◆ The exercise: Copy out the listing exactly.

──────────────────────────────

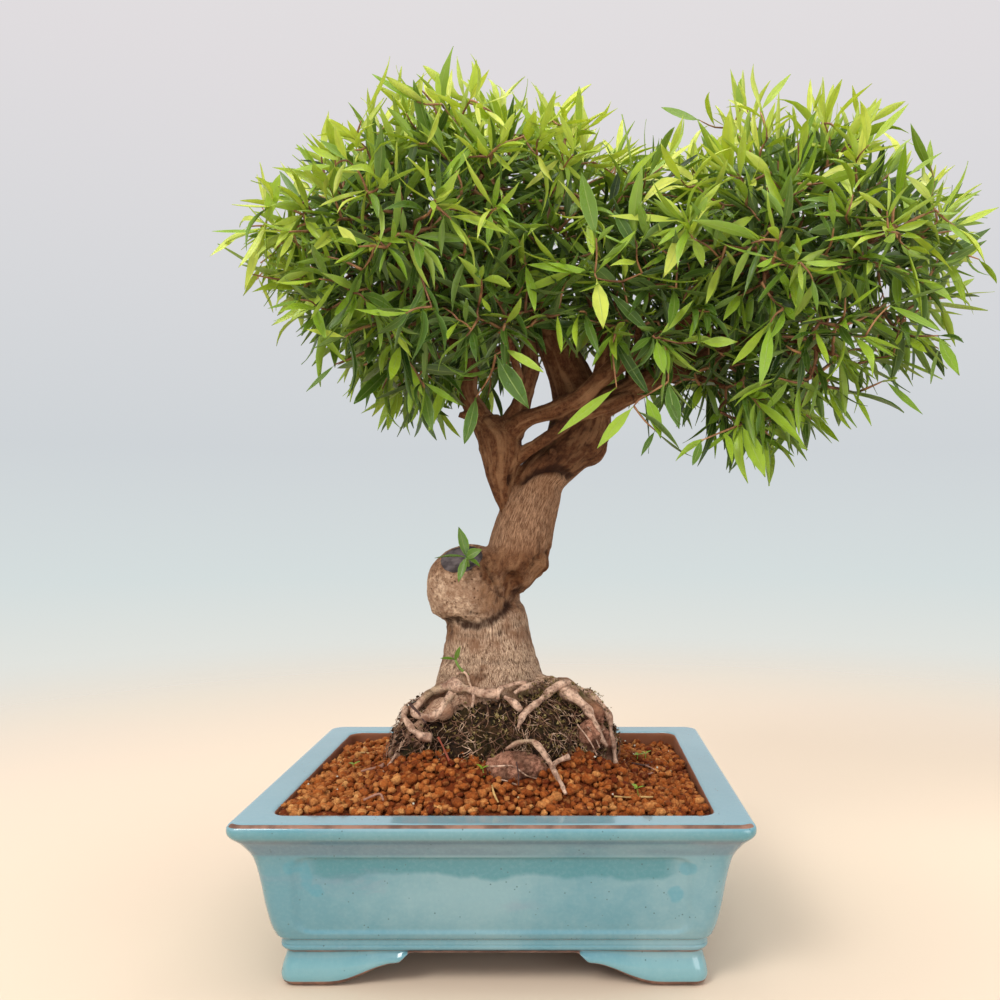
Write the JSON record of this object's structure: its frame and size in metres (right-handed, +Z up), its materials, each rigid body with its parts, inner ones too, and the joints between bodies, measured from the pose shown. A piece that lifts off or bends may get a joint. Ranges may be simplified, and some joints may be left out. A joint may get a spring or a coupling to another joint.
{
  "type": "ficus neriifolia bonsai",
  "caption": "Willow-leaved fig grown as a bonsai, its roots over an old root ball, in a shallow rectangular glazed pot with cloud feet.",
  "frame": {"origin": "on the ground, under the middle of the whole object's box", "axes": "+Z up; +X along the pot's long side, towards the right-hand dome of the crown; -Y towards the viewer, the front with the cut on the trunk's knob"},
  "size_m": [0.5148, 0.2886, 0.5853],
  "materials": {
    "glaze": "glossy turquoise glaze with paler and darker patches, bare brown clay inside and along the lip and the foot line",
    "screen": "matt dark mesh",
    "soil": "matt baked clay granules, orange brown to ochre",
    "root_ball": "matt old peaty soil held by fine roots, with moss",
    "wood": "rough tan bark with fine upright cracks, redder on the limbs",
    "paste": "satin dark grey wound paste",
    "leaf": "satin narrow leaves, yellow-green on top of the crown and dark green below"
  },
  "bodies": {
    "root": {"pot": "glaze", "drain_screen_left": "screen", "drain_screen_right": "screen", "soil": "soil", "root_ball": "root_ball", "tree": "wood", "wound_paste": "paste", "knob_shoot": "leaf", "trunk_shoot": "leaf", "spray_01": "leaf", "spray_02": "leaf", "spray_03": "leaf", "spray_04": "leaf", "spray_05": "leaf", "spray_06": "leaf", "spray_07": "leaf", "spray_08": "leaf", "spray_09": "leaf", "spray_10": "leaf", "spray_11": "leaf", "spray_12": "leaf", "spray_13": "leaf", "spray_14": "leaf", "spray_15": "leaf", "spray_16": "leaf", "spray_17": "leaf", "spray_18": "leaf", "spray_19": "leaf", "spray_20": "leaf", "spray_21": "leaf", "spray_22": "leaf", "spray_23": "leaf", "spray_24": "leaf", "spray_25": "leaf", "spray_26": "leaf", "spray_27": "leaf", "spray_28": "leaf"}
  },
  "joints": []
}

──────────────────────────────

◆ Result of the task:
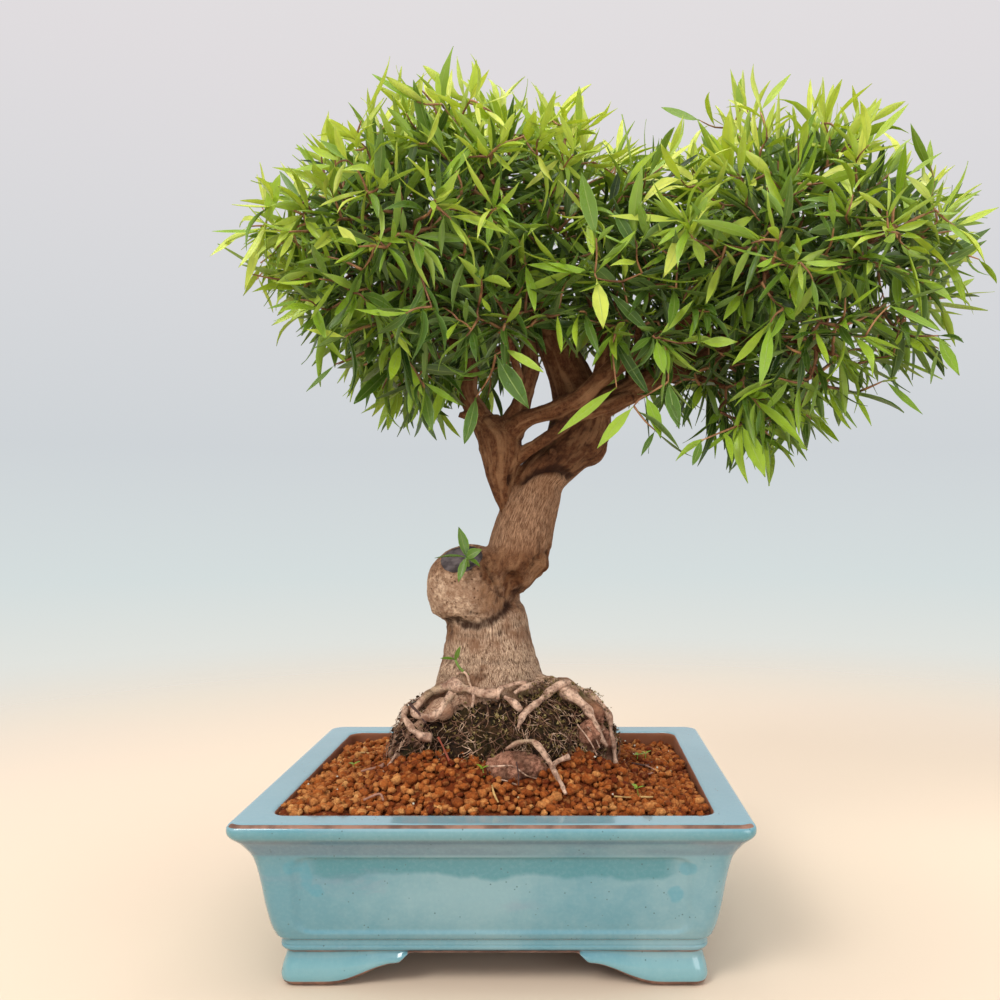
Write the JSON record of this object's structure: its frame and size in metres (right-handed, +Z up), its materials, each rigid body with its parts, inner ones too, and the joints between bodies, measured from the pose shown. A piece that lifts off or bends may get a joint. Ranges may be simplified, and some joints may be left out. A joint may get a spring or a coupling to another joint.
{
  "type": "ficus neriifolia bonsai",
  "caption": "Willow-leaved fig grown as a bonsai, its roots over an old root ball, in a shallow rectangular glazed pot with cloud feet.",
  "frame": {"origin": "on the ground, under the middle of the whole object's box", "axes": "+Z up; +X along the pot's long side, towards the right-hand dome of the crown; -Y towards the viewer, the front with the cut on the trunk's knob"},
  "size_m": [0.5148, 0.2886, 0.5853],
  "materials": {
    "glaze": "glossy turquoise glaze with paler and darker patches, bare brown clay inside and along the lip and the foot line",
    "screen": "matt dark mesh",
    "soil": "matt baked clay granules, orange brown to ochre",
    "root_ball": "matt old peaty soil held by fine roots, with moss",
    "wood": "rough tan bark with fine upright cracks, redder on the limbs",
    "paste": "satin dark grey wound paste",
    "leaf": "satin narrow leaves, yellow-green on top of the crown and dark green below"
  },
  "bodies": {
    "root": {"pot": "glaze", "drain_screen_left": "screen", "drain_screen_right": "screen", "soil": "soil", "root_ball": "root_ball", "tree": "wood", "wound_paste": "paste", "knob_shoot": "leaf", "trunk_shoot": "leaf", "spray_01": "leaf", "spray_02": "leaf", "spray_03": "leaf", "spray_04": "leaf", "spray_05": "leaf", "spray_06": "leaf", "spray_07": "leaf", "spray_08": "leaf", "spray_09": "leaf", "spray_10": "leaf", "spray_11": "leaf", "spray_12": "leaf", "spray_13": "leaf", "spray_14": "leaf", "spray_15": "leaf", "spray_16": "leaf", "spray_17": "leaf", "spray_18": "leaf", "spray_19": "leaf", "spray_20": "leaf", "spray_21": "leaf", "spray_22": "leaf", "spray_23": "leaf", "spray_24": "leaf", "spray_25": "leaf", "spray_26": "leaf", "spray_27": "leaf", "spray_28": "leaf"}
  },
  "joints": []
}